Wijeysundera specializes in trans-catheter aortic valve implantation (TAVI), a minimally invasive procedure in which a new valve is installed in the heart via a catheter wound through the body’s blood vessels. Since its introduction to Ontario hospitals in 2007, TAVI has become the new standard of care for treating some patients with severe aortic stenosis, a condition in which the aortic valve narrows and restricts blood flow from the heart to the body. It’s a serious disease. Left untreated, the survival rate is 50% at two years and 20% at five years. The valve procedure offers an alternative to the open-heart surgery routinely used to replace damaged valves, but that could not be offered to elderly and frail patients deemed inoperable. Even so, for certain people with aortic stenosis the risk of rehospitalization and mortality remains high, regardless of surgical treatment.

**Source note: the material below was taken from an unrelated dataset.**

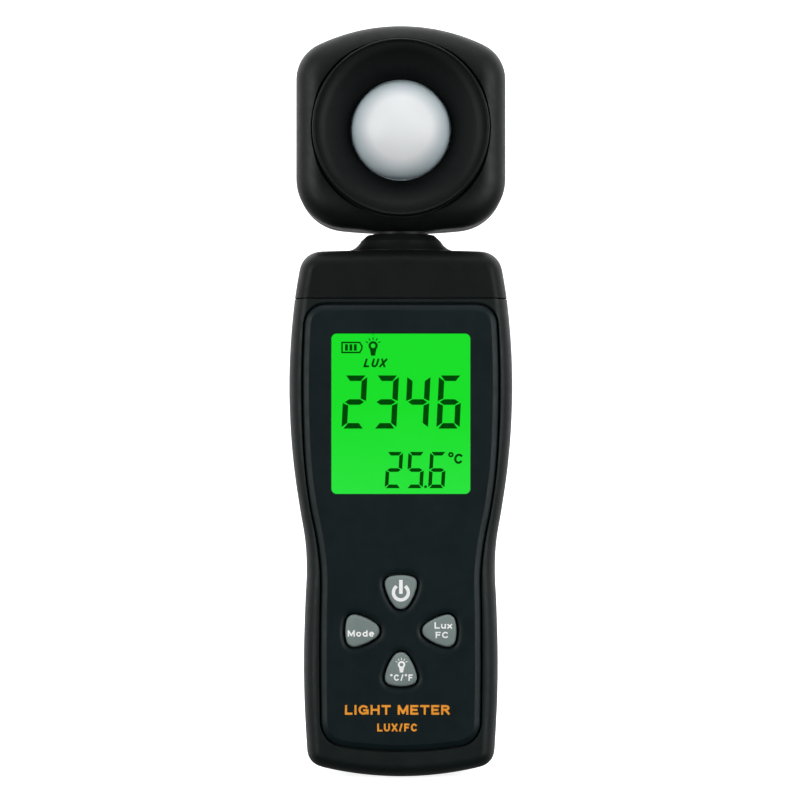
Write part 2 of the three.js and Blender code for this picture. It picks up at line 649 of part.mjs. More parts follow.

As criteria for TAVI expanded and the province approved funding for the treatment, referrals for TAVI increased from roughly 450 in 2012 to 1,550 in 2015. So, too, did the number of procedures, albeit at a slower pace. “Year on year, the number of TAVI procedures done in this country and in this province has gone up,” says Wijeysundera. “But has that increase in capacity kept pace with the increase in demand, as reflected by wait times?”

To answer that question, he and his team led by Dr. Gabby Elbaz-Greener, a research fellow in his program, turned to the CorHealth Ontario TAVI registry, which collects data on patient characteristics, referrals and TAVI-related procedures from 10 hospitals across the province and other health information databases. They found that between April 1, 2010 and March 31, 2016, the average wait time from referral to treatment was 105 days. When the researchers compared wait times before and after September 2012—that’s when the Ontario Ministry of Health and Long-Term Care approved funding for the procedure—they observed an initial decline in the pre-funding era, after which wait times remained nearly unchanged at 82 to 84 days.

“The fact that wait times have stayed essentially the same means that we’re in balance,” says Wijeysundera. “That’s a good thing, but it’s not necessarily an appropriate thing because that 100 days might be too long.” Indeed, his team found that for patients on the wait list, their odds of being hospitalized with heart failure was 14.7%, while their risk of dying was 4.3%—similar to the post-TAVI mortality rate. “The biggest predictor of dying on the waitlist was being on the wait list,” he says. “We will almost always have some degree of wait time; so, how do we triage patients and decide who should go first?”

One-half of this problem is identifying patients for whom TAVI is not suitable and taking them off the wait list. According to Wijeysundera’s study, which was published in March 2018 in the journal Circulation, cardiologists are getting better at determining which patients would not benefit and would be better served with palliation and comfort care. In these cases, the time from the initial referral to being taken off the wait list dropped from 90 to 32 days.

Armed with these data, Wijeysundera is working to convince policy-makers that there is a clear need for greater funding for TAVI procedures. He is a member of an advisory group that offers recommendations to the health ministry on how best to allocate funding and improve patient access to life-saving medical treatments. “I’ve been privileged in that I get to do the research, and through my membership in those advisory committees, I’m also able to present that to the policy-makers so that they have this [data] at their fingertips when they make those decisions.”

— Betty Zou

This research is funded by the Heart and Stroke Foundation of Canada, Institute for Clinical Evaluative Sciences, Ontario Ministry of Health and Long-Term Care, and Ontario Ministry of Research, Innovation and Science.